The National Security Council’s directorate of strategic planning has been quietly building an agenda of action items for the closing year of Obama’s presidency, in a White House that sees its work as far from complete, administration officials say.
That's some lame duck we got there.
David Weigel:
Yet the tax plan, more than anything Bush has done so far, will test whether the Republican base has moved on from the supply-siders. Bush's would-be validators all supported the 2001 and 2003 tax cuts of Bush's brother; Moore even promoted the low-tax wisdom in a 2004 campaign manifesto, Bullish on Bush. Republicans successfully defended most of those tax cuts in standoffs with Obama; the data have not been so kind to them. As Jonathan Chait pointed out, the major difference was in the packaging of the George W. Bush cuts and the Jeb Bush cuts. The former president said that his cuts were the best way of spending a surplus; the former Florida governor, campaigning in a post-budget surplus era, downplayed its total cost of between $1.2 trillion and $3.4 trillion.
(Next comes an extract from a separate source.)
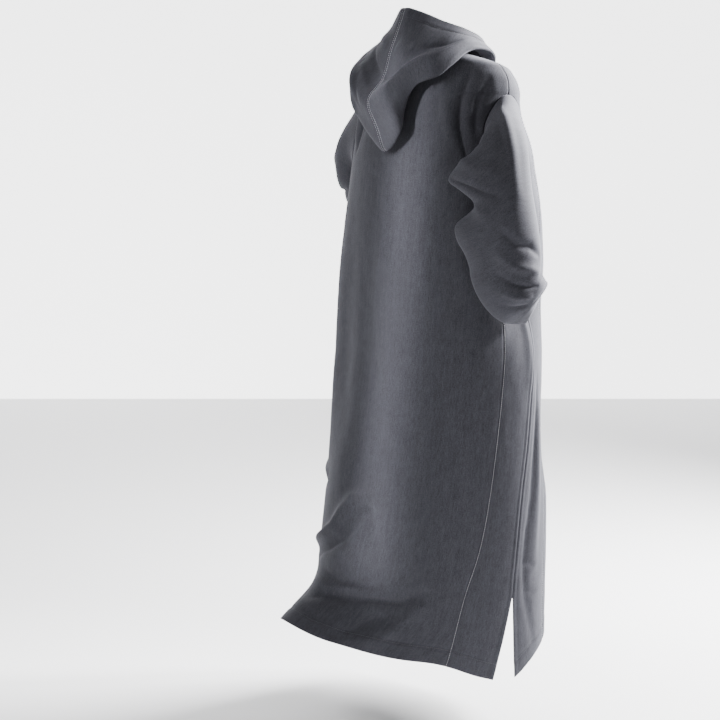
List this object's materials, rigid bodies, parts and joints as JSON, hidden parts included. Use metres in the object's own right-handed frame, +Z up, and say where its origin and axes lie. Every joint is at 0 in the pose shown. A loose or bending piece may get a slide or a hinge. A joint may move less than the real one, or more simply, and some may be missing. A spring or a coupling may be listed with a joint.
{
  "type": "djellaba robe",
  "caption": "Dark charcoal hooded djellaba in brushed fleece: long sleeves, pointed hood lying down on the back, ankle length, open slits at both sides of the hem, in its worn, hollow shape.",
  "frame": {"origin": "centre of the neck opening, level with the back of the neckline, where the wearer's neck and shoulders carry the robe", "axes": "+Z up, the wearer faces -Y, the wearer's right hand is on the -X side"},
  "size_m": [0.673, 0.675, 1.4691],
  "materials": {
    "cloth": "matt brushed pile"
  },
  "bodies": {
    "root": {"back_panel": "cloth", "front_panel": "cloth", "gore_back_right": "cloth", "gore_back_left": "cloth", "gore_front_right": "cloth", "gore_front_left": "cloth", "sleeve_right": "cloth", "sleeve_left": "cloth", "hood_right": "cloth", "hood_left": "cloth"}
  },
  "joints": []
}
Ramesh Ponnuru, conservative:
Three of the Republican presidential candidates have produced comprehensive plans for tax reform: first Marco Rubio, then Rand Paul and now Jeb Bush. The plans have some common features that set them apart from what Mitt Romney offered four years ago. They're also all vulnerable to one of the attacks that helped to sink Romney.
Here are a few important takeaways...:
Democrats won't have to adjust their talking points much. It's not just the Republican playbook on taxes that has been fairly consistent since the early 1980s: Democrats, too, have had a consistent response, which is that Republican tax cuts recklessly increase deficits and are tilted toward the rich. They can and will make the same charges about these plans. All of them, as we've seen, would increase the deficit unless coupled with spending cuts.
All of them would also ensure that the top 1 percent comes out way ahead.
Politico:
The latest numbers underscore the cruel turn of events for Walker, who caught fire earlier this year with his plainspoken style and his track record of taking on and triumphing over the unions in Wisconsin. He has since tanked due to series of fumbles and a lackluster performance both on the campaign trail and in last month's first GOP debate.
The POLITICO Caucus, a weekly bipartisan survey of the top activists, last week named Walker the biggest loser of the summer in the Republican field, with 56 percent of insiders in Iowa saying the governor had lost the season.